A. E. Housman
(1859–1936)
A. E. Housman (1859–1936), poet and classical scholar; Fellow of Trinity College, Cambridge. He attended TSE’s Clark Lectures in 1926, having declined to give the series himself – though it has been reported that TSE observed (from the lectern) that Housman assumed ‘a face so impassive that he had no idea whether or not Housman had approved’ (Hugh Lloyd Jones, London Review of Books, 22 Nov. 1979). According to George Watson, all the evidence points to the conclusion that Housman, who held a romantic view of poetry, disliked Eliot’s arguments (‘Eliot in Cambridge’, Never Ones for Theory?, 46–9). Two years later, Housman was ready to criticise what he called ‘the ignorance of Mr Eliot’ concerning the meaning of Shelley’s ‘Ode to a Skylark’: ‘the silver sphere is the Morning Star, the planet Venus; and Shelley is giving a true description and using an apt comparison’ (letter to the Editor of The Times, ca. 13 Dec. 1928; The Letters of A. E. Housman, ed. Archie Burnett (2007), II, 97). TSE seemed to take no offence: he was to send Housman an advance copy of Journey of the Magi inscribed ‘A. E. Housman respectful homage of T. S. Eliot 17. 8. 27’: see Schuchard, ‘Editor’s Introduction’, Varieties of Metaphysical Poetry, 29–30.

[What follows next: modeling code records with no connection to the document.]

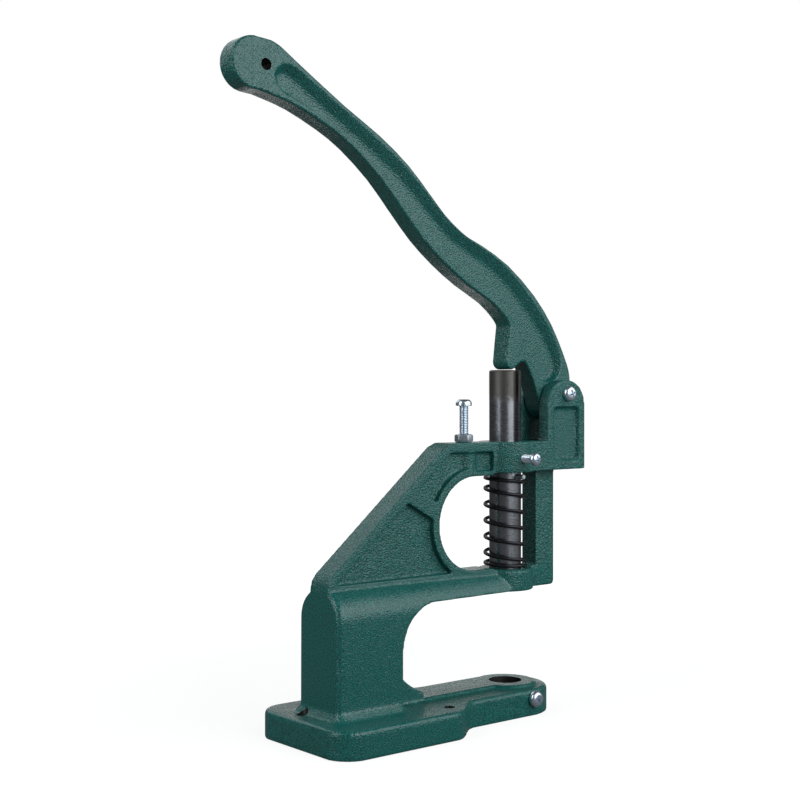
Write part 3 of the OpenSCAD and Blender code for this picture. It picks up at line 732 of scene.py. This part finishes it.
class PRESS_OT_screws(Operator):
    """Makes the four screws with their threads, pan heads and cross recesses"""

    bl_idname = "press.screws"
    bl_label = "Screws"

    def execute(self, context):
        screws = settings("screws")
        material = zinc_plate("blue_zinc_plate", roughness=0.28)
        tree = thread_tree(material)
        upright = Matrix.Translation(Vector((STOP["x"], 0, STOP["head"])) * MM)
        guide = from_side(0, -GUIDE_SCREW["head"], GUIDE_SCREW["z"])
        clamp = from_side(0, -CLAMP["head"], CLAMP["z"])
        pivot = from_side(PIVOT["x"], -EAR["outside"], PIVOT["z"])
        made = [
            (screw_piece("stop_screw_threaded", M6, screws.pitch, upright, tree, length=40.75),
             "stop_screw", "stop_screw"),
            (screw_piece("guide_screw_threaded", M5, screws.guide_pitch, guide, tree,
                         length=15.4, dog=2.7), "frame", "guide_screw"),
            (screw_piece("die_clamp_screw_threaded", M6, screws.pitch, clamp, tree,
                         length=15.75), "die_clamp_screw", "die_clamp_screw"),
            (screw_piece("pivot_screw_threaded", M6, screws.pitch, pivot, tree, length=37.6),
             "frame", "pivot_screw")]
        for piece, body, node in made:
            finish_piece(piece, [material], body, node)
        return {"FINISHED"}


class PRESS_OT_nuts(Operator):
    """Makes the lock nut of the stop screw and the nut of the pivot screw"""

    bl_idname = "press.nuts"
    bl_label = "Nuts"

    def execute(self, context):
        material = zinc_plate("blue_zinc_plate_nuts", roughness=0.3)
        for node, body in (("stop_nut", "stop_nut"), ("pivot_nut", "frame")):
            nut = merged_copy(node, node + "_plated")
            bevel = nut.modifiers.new("Soft edges", "BEVEL")
            bevel.width = 0.15 * MM
            bevel.segments = 2
            bevel.limit_method = "ANGLE"
            bevel.angle_limit = math.radians(50)
            baked(nut)
            shade(nut, crease=30)
            finish_piece(nut, [material], body, node)
        return {"FINISHED"}


# ---- Stage

# The level direction in which the camera looks
VIEW = (0.635, 0.773, 0.0)
WHITE = (1, 1, 1, 1)


def area_light(name, power, across, place):
    """A slightly cool lamp that faces the middle of the press."""
    middle = Vector((-0.05, 0, 0.18))
    lamp = bpy.data.lights.new(name, "AREA")
    lamp.energy = power
    lamp.color = (0.92, 0.97, 1.0)
    lamp.shape = "RECTANGLE"
    lamp.size, lamp.size_y = across
    holder = object_from(lamp, name)
    holder.location = place
    holder.rotation_euler = (middle - holder.location).to_track_quat("-Z", "Y").to_euler()


def behind_press(tree, place):
    """1 for a place or direction behind the press as the camera sees it, and 0 elsewhere."""
    way = add(tree, "ShaderNodeVectorMath", {0: place}, operation="NORMALIZE")
    along = add(tree, "ShaderNodeVectorMath", {0: way, 1: VIEW}, operation="DOT_PRODUCT")
    return add(tree, "ShaderNodeMapRange", {"Value": along, "From Min": 0.92, "From Max": 0.985},
               interpolation_type="SMOOTHSTEP")


def seen_as(tree, in_camera, in_mirrors):
    """A strength that the camera sees, and another that metal and glass show."""
    rays = add(tree, "ShaderNodeLightPath").outputs
    mirror = add(tree, "ShaderNodeMath", {
        0: rays["Is Glossy Ray"], 1: rays["Is Transmission Ray"]}, operation="MAXIMUM")
    mirrored = add(tree, "ShaderNodeMath", {0: mirror, 1: in_mirrors}, operation="MULTIPLY")
    return add(tree, "ShaderNodeMath", {
        0: rays["Is Camera Ray"], 1: in_camera, 2: mirrored}, operation="MULTIPLY_ADD")


def paper_floor(stage):
    """Matt paper, which keeps the press's shadow and glows white further away."""
    material, tree, place = new_material("white_paper_floor")
    away = add(tree, "ShaderNodeVectorMath", {0: place}, operation="LENGTH")
    seen = add(tree, "ShaderNodeMapRange", {
        "Value": away, "From Min": 0.25, "From Max": 0.6,
        "To Min": stage.paper_glow, "To Max": 1.0})
    beyond = add(tree, "ShaderNodeMapRange", {"Value": away, "From Min": 0.3, "From Max": 0.6})
    mirrored = add(tree, "ShaderNodeMath", {0: beyond, 1: behind_press(tree, place)},
                   operation="MULTIPLY")
    end_material(tree, {
        "Base Color": with_alpha(stage.floor), "Roughness": 0.9, "Specular IOR Level": 0.0,
        "Emission Color": WHITE, "Emission Strength": seen_as(tree, seen, mirrored)})
    return material


def studio_world(stage):
    """A white backdrop, a dim room on the camera's side, and an even light on matt surfaces."""
    world = bpy.data.worlds.new("studio")
    world.use_nodes = True
    tree = world.node_tree
    tree.nodes.clear()
    towards = add(tree, "ShaderNodeTexCoord").outputs["Generated"]
    height = add(tree, "ShaderNodeSeparateXYZ", {"Vector": towards}).outputs["Z"]
    # The backdrop fades upwards, where the studio is dark
    low = add(tree, "ShaderNodeMapRange", {"Value": height, "From Min": 0.30, "From Max": 0.06},
              interpolation_type="SMOOTHSTEP")
    white = add(tree, "ShaderNodeMath", {0: behind_press(tree, towards), 1: low},
                operation="MULTIPLY")
    mirrored = add(tree, "ShaderNodeMath", {0: white, 1: stage.room}, operation="MAXIMUM")
    rays = add(tree, "ShaderNodeLightPath").outputs
    matt = add(tree, "ShaderNodeMath", {0: rays["Is Diffuse Ray"], 1: stage.haze},
               operation="MULTIPLY")
    strength = add(tree, "ShaderNodeMath", {0: seen_as(tree, 1.0, mirrored), 1: matt},
                   operation="MAXIMUM")
    sky = add(tree, "ShaderNodeBackground", {"Color": WHITE, "Strength": strength})
    add(tree, "ShaderNodeOutputWorld", {"Surface": sky})
    return world


class PRESS_OT_stage(Operator):
    """Makes the pale floor, the soft lights and the camera"""

    bl_idname = "press.stage"
    bl_label = "Stage"

    def execute(self, context):
        stage = settings("stage")
        scene = context.scene
        scene.view_settings.view_transform = "Standard"
        work = bmesh.new()
        bmesh.ops.create_grid(work, x_segments=1, y_segments=1, size=30)
        floor = object_from(mesh_from(work, "floor"), "floor")
        floor.location.z = -0.2 * MM
        floor.data.materials.append(paper_floor(stage))
        scene.world = studio_world(stage)

        area_light("key", stage.key_power, across=(1.0, 0.95), place=(0.03, -1.11, 0.63))
        area_light("left", stage.left_power, across=(0.45, 1.3), place=(-1.14, 0.10, 0.69))
        area_light("right", stage.right_power, across=(0.8, 1.2), place=(0.75, -0.745, 0.70))
        area_light("back", stage.back_power, across=(1.0, 0.8), place=(-0.05, 1.02, 0.80))

        lens = bpy.data.cameras.new("camera")
        lens.lens = 63
        lens.sensor_width = 36
        lens.shift_y = -0.015
        lens.clip_start = 0.01
        lens.clip_end = 100
        camera = object_from(lens, "camera")
        camera.location = (-0.608, -0.6364, 0.2006)
        camera.rotation_euler = (math.radians(90), 0, math.radians(-39.4))
        scene.camera = camera
        return {"FINISHED"}


class PRESS_PT_panel(Panel):
    """Lists the sizes, the finishes and the pieces of the press"""

    bl_idname = "PRESS_PT_panel"
    bl_label = "Snap button press"
    bl_space_type = "VIEW_3D"
    bl_region_type = "UI"
    bl_category = "Press"

    def draw(self, context):
        for label, group in GROUPS.items():
            box = self.layout.box()
            box.label(text=label.capitalize())
            for name in group.__annotations__:
                box.prop(settings(label), name)
        for operator in OPERATORS:
            self.layout.operator(operator.bl_idname)


GROUPS = {"casting": CastingSettings, "screws": ScrewSettings, "spring": SpringSettings,
          "finish": FinishSettings, "stage": StageSettings}
OPERATORS = [PRESS_OT_casting, PRESS_OT_lever, PRESS_OT_plunger, PRESS_OT_spring,
             PRESS_OT_screws, PRESS_OT_nuts, PRESS_OT_stage]


def register():
    for kind in [*GROUPS.values(), *OPERATORS, PRESS_PT_panel]:
        bpy.utils.register_class(kind)
    for label, group in GROUPS.items():
        setattr(bpy.types.Scene, "press_" + label, PointerProperty(type=group))


def unregister():
    for label in GROUPS:
        delattr(bpy.types.Scene, "press_" + label)
    for kind in [PRESS_PT_panel, *reversed(OPERATORS), *GROUPS.values()]:
        bpy.utils.unregister_class(kind)


def main():
    register()
    bpy.ops.press.casting()
    bpy.ops.press.lever()
    bpy.ops.press.plunger()
    bpy.ops.press.spring()
    bpy.ops.press.screws()
    bpy.ops.press.nuts()
    bpy.ops.press.stage()


if __name__ == "__main__":
    main()
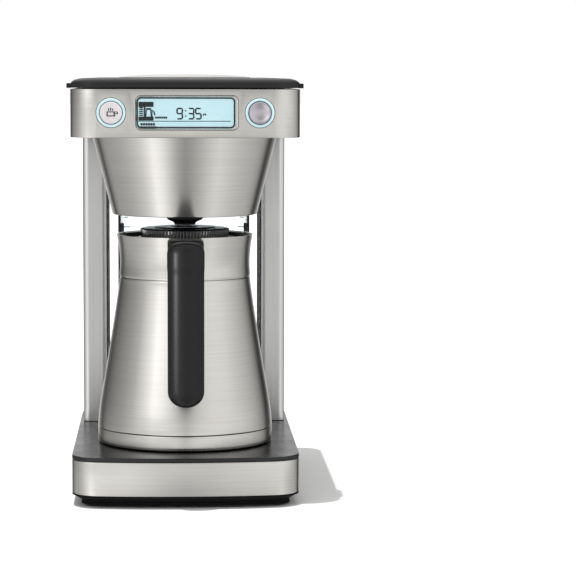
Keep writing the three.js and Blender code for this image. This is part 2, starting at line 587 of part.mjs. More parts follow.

When Muriel St Clare Byrne proposed in 1931 to submit to the Criterion an article that was critical of A Shropshire Lad, TSE responded:
‘Housman was certainly a great influence twenty or thirty years ago, and I only just escaped his influence myself, but at the present day I feel that so far as The Criterion is concerned, he ought to be left to as tranquil an old age as he is capable of enjoying in the cloisters of Trinity. I hope I am not unduly affected by the fact that he has always been very pleasant to me and that I have found him a delightful person in conversation, but I do feel that it would be rather going out of our way to criticize him now’ (7 Apr. 1931).